Chile and Patagonia Adventures!

Ending our stay in Mendoza with a good home tasting meal of grilled cheese and tomato soup, the next morning Doug picked up a rental car to help us make up miles. When a four door compact car rolled up to his place, I have to admit I was a bit skeptical. Five good sized guys, four bikes, and four sets of touring gear all packed in for a 15 hour ride? Not a problem with creative packing. Maybe we should've skipped the bean dip and beer beforehand though... We put Cody's bike in the trunk and expertly stuffed everything around it, pulling gear out of our panniers to be more space efficient, and had the other three on a bike rack outside. With all of us inside there wasn't a lot of room to spare, but we made the trek just fine by breaking up the drive with hacky sack breaks and food.

The drive brought us to San Martin de los Andes where something called "route of the seven lakes" begins. We figured that sounded a lot nicer than "flat area full of desert" so it became our goal. Once we arrived, we were not disappointed. Somewhere in the car, the scenery magically turned into dense pine forest and all the buildings, including the shops, suddenly resembled chalets more than stores. Pushing out of town, we began to realize just how picturesque the area truly is after seeing the first lake. Deep green pines over a twisting road climbed past a massive deep blue lake with a handful of sailboats on it. It was as if someone simply picked us up and dropped us in surreal nature.

All day we rolled with the mountains, never having to climb too high, but past various lakes, completely clear rivers, rock formations, and even a waterfall. By the time we arrived at a free campground, we were compelled to swim in the nearby lake and were refreshed by the cool water and a small campfire afterwards. As we started cooking dinner, a few comedic people ran down the people and said they were going to put on a show. Mostly out of curiosity, we went down and were entertained by jokes, a cone on a string, a juggling act, and acrobatics. Apparently a bunch of street performers found out they were camping near one another and felt like putting on a joint show. Thoroughly entertaining for us! Sleeping that night in my sleeping bag instead of sweating on top, life was very good.
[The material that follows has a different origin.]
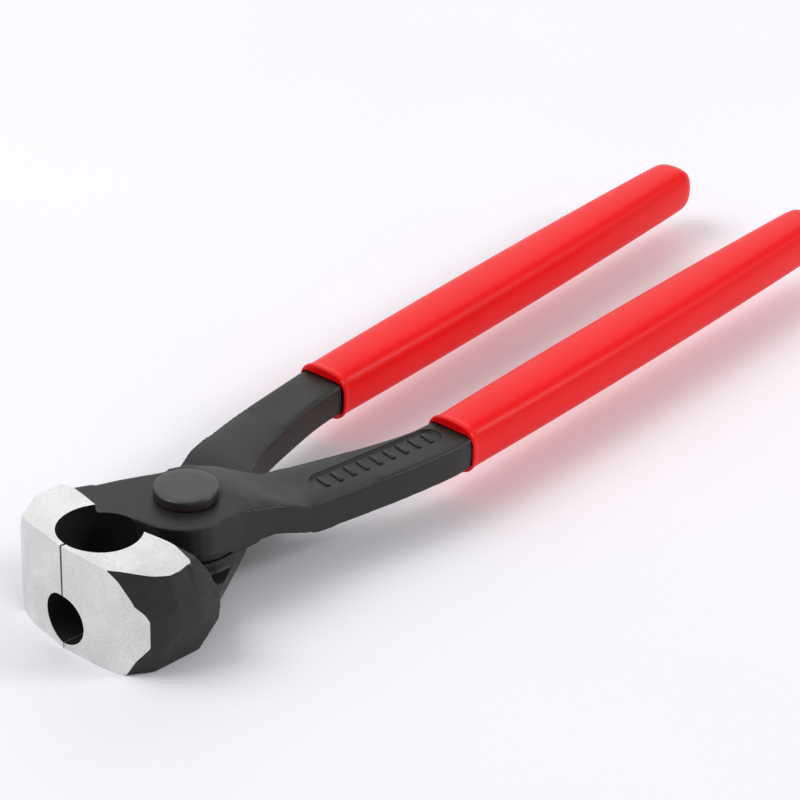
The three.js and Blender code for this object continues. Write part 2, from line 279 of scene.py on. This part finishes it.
# Belt-ground bare steel: pale, with short slanting scuffs.
def makeGroundSteel():
    look = {
        "pale": colour(241, 240, 238),
        "dull": colour(214, 213, 211),
    }
    finish = Finish("groundSteel", {"Metallic": 1.0})
    plain = finish.places()
    slant = finish.places((math.radians(28), math.radians(20), math.radians(35)), (0.16, 2.2, 2.2))
    scuffs = finish.ramp(finish.noise(slant, 1.5, 4, 0.6), [(0.4, 0), (0.68, 1)])
    clouds = finish.noise(plain, 0.12, 3)
    sparkle = finish.noise(plain, 3.5, 2)
    shade = finish.ramp(scuffs * 0.35 + clouds * 0.65, [(0.3, 0), (0.75, 1)])
    finish.feed("Base Color", finish.blendColours(shade, look["dull"], look["pale"]))
    finish.feed("Roughness", 0.34 + scuffs * 0.12 + sparkle * 0.1)
    finish.bump(scuffs * 0.6 + sparkle * 0.4, 0.02)
    return finish.material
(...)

The next morning our tour of insanely picturesque lakes continued. One of my favorite views was over an old wooden bridge where you could easily see at least 30 feet down in the still, pure water below. It's tough to describe being able to see every feature underwater clearly, but aside from logs and downed trees the only sense of depth perception you have is the darkness of the blue in the water. That day at lunch, we ran into another tourer named Timor from Russia heading in the same direction as us. With extremely broken English and even less Spanish, he asked to ride with us and we said sure. Not knowing how long he would stay or what his plan really was, we kept going about our day and ended up finding a sandy campsite on the shores of another lake. Timor has his own setup for everything making it very easy, and we were entertained most of the night trying to get to know him by miming things and using as basic vocabulary as possible.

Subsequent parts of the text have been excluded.